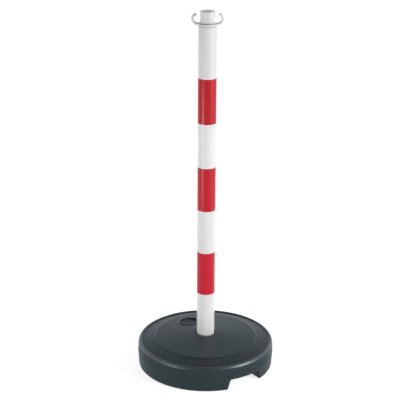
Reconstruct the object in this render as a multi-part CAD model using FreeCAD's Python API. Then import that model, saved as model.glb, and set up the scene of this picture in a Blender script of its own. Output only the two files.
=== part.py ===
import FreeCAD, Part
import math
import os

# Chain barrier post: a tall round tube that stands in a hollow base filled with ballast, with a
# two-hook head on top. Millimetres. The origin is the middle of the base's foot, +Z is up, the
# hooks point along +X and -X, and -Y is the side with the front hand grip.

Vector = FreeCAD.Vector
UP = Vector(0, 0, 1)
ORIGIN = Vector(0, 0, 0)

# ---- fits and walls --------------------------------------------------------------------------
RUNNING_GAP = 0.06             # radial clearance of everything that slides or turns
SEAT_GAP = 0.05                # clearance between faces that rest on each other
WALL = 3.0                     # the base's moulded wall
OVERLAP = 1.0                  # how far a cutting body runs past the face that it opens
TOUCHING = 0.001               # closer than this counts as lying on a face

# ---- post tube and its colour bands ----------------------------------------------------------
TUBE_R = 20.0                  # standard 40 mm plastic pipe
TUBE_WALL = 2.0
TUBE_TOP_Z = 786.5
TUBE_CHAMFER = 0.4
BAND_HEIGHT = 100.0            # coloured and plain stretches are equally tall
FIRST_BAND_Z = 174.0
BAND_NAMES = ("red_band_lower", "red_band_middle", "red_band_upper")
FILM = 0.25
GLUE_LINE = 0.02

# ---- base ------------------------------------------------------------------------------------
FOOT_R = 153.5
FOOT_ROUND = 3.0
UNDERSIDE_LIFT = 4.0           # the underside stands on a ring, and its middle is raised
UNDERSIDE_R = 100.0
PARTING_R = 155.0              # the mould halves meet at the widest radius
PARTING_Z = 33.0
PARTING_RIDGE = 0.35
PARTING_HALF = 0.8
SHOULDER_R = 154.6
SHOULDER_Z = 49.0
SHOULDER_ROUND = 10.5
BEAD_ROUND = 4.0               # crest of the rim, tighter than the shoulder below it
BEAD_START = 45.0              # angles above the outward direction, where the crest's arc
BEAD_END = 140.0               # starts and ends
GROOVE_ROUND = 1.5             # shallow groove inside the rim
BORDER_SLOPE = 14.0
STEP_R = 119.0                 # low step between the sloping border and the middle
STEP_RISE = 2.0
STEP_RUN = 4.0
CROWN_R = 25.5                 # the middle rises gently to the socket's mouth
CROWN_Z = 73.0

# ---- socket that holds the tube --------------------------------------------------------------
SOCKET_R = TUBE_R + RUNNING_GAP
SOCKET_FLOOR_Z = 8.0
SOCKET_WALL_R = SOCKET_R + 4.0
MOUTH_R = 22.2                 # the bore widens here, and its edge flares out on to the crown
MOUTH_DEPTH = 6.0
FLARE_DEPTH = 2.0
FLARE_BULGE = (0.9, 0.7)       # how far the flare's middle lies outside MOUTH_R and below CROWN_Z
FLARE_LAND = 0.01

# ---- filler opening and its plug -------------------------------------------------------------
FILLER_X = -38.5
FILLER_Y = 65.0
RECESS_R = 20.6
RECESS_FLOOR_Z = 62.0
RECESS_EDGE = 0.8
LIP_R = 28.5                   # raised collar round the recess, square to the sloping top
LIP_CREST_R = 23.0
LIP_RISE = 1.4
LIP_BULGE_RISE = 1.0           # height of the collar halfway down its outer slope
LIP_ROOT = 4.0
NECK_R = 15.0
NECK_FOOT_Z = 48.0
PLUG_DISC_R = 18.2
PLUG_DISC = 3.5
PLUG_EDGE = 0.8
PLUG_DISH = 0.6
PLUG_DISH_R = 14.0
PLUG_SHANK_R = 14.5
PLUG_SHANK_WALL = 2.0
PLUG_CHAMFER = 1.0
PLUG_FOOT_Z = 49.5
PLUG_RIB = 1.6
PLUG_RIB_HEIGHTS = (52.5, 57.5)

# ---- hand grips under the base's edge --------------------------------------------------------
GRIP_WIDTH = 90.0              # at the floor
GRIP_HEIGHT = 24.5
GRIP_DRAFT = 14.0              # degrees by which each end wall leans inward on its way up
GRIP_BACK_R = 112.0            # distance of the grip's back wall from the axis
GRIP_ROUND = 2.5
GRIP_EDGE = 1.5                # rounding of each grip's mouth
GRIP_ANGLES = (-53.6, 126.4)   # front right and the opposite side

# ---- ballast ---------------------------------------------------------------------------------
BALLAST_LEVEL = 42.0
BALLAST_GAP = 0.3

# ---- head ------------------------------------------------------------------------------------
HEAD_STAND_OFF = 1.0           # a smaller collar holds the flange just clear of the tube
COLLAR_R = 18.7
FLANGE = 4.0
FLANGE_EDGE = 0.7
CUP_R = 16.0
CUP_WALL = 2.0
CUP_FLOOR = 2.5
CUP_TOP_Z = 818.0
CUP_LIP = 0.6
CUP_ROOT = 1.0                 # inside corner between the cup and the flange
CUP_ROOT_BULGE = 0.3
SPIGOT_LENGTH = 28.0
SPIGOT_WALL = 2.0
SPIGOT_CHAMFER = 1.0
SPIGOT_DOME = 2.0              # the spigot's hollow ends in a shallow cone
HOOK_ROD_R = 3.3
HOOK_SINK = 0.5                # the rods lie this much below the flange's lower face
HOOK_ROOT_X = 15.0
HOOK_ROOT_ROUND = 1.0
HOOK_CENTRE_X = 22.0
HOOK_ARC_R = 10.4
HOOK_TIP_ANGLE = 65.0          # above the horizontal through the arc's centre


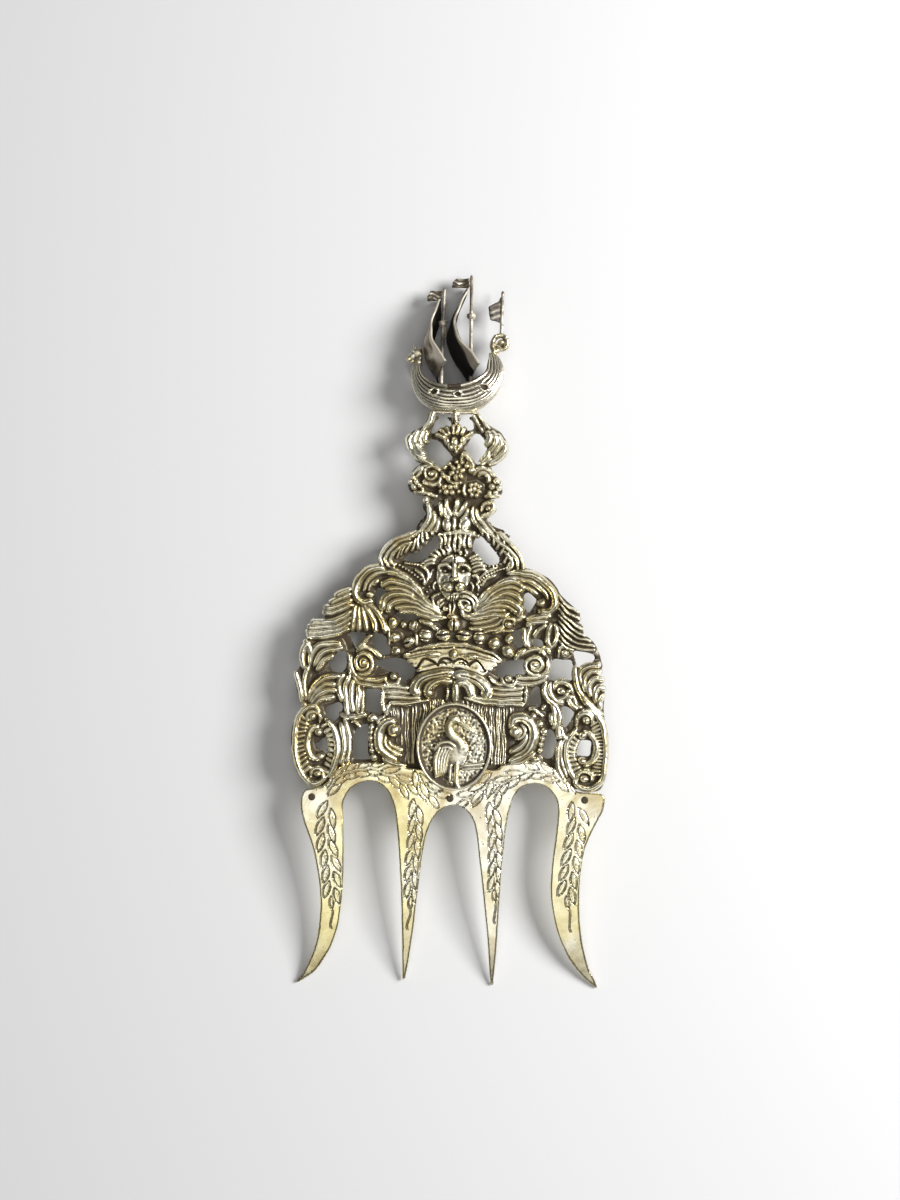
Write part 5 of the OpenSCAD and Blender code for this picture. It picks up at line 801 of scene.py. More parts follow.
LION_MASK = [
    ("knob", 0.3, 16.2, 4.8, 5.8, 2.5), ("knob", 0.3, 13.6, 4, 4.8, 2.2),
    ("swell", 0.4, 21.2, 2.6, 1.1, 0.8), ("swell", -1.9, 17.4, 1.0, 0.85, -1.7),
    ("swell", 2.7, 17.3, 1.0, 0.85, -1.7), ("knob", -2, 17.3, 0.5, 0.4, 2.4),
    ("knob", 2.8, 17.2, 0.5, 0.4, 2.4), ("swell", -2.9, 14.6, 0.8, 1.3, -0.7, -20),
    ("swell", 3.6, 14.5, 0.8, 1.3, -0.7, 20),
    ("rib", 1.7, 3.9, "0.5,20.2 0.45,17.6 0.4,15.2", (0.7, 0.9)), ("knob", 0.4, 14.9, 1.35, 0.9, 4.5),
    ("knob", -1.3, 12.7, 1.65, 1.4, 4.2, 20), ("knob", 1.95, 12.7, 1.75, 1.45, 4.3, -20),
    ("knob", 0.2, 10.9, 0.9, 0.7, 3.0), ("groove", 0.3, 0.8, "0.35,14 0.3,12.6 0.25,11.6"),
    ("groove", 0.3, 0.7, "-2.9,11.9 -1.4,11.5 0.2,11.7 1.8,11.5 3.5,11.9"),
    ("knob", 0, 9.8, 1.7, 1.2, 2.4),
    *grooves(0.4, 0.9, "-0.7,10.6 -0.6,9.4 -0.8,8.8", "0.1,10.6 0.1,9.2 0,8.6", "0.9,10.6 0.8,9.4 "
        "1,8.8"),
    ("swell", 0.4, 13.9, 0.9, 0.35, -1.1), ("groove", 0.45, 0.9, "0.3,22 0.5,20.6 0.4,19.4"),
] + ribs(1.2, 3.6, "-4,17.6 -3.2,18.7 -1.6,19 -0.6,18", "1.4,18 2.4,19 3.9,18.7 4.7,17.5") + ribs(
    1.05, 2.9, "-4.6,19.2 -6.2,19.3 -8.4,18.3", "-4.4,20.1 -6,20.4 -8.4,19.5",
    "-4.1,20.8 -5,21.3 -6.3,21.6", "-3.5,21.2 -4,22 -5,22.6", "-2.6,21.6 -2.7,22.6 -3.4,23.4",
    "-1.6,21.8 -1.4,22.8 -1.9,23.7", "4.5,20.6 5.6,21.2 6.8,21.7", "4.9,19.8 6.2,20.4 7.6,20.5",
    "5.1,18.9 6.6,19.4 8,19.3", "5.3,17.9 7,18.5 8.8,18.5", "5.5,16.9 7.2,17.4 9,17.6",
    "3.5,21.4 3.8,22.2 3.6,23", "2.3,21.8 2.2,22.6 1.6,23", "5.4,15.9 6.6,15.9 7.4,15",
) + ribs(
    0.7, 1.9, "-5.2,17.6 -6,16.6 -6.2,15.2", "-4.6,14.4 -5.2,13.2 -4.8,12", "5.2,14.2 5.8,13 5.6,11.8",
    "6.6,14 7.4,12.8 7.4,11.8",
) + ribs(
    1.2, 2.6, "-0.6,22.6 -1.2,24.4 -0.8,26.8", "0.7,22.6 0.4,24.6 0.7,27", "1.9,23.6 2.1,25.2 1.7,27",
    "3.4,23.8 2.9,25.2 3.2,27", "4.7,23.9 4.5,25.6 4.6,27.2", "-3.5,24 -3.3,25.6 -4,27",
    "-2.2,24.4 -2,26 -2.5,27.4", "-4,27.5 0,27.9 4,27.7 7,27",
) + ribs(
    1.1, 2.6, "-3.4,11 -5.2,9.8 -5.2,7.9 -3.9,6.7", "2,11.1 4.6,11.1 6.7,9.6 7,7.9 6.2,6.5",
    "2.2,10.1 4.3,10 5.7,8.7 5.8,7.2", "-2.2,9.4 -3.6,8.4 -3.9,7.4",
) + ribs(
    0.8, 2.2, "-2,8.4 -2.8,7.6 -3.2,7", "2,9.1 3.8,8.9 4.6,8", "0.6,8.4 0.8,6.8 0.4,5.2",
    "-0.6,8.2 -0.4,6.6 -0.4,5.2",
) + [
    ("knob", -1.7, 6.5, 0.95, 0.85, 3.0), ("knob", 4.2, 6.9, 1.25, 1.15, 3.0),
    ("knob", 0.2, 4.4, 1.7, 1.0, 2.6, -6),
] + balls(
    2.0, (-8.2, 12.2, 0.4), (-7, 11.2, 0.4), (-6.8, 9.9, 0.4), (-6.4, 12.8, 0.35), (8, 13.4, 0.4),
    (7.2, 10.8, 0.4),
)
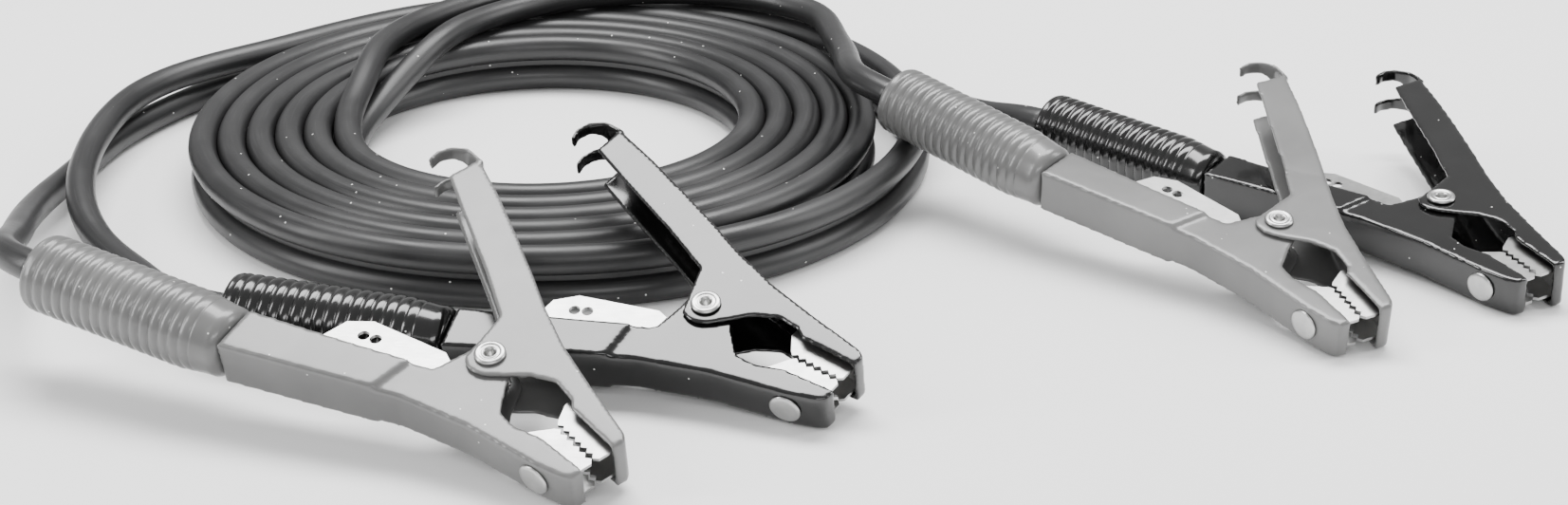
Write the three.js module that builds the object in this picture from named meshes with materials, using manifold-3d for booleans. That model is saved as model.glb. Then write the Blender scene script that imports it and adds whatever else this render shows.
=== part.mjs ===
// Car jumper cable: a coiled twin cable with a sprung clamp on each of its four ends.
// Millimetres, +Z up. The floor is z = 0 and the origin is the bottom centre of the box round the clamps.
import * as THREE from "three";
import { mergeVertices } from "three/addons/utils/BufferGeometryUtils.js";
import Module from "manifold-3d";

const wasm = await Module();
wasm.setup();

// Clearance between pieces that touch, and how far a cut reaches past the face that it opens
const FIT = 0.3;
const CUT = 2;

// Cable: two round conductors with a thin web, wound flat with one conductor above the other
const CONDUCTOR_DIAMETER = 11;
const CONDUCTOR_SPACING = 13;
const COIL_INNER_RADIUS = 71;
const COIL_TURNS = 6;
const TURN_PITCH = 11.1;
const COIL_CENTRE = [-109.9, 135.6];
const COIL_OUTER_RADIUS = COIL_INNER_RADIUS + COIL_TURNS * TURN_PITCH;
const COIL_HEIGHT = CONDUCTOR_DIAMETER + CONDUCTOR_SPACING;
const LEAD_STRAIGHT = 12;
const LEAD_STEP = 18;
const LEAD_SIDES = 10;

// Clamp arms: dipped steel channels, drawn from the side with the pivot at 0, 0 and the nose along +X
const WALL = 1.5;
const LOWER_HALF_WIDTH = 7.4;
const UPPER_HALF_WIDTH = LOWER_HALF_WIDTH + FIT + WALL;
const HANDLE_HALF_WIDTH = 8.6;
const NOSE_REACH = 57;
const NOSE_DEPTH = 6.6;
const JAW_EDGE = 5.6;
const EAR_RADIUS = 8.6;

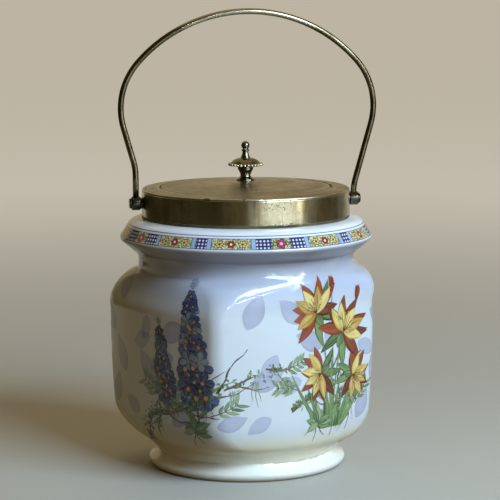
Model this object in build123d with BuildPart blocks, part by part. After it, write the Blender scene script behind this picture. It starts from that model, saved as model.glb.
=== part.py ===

▶ **GIVEN PROBLEM**:
Keep only the lines from the one containing "Model this object" to the end of the entries, and repeat them exactly.

▶ **CORRECT ANSWER**:
Model this object in build123d with BuildPart blocks, part by part. After it, write the Blender scene script behind this picture. It starts from that model, saved as model.glb.
=== part.py ===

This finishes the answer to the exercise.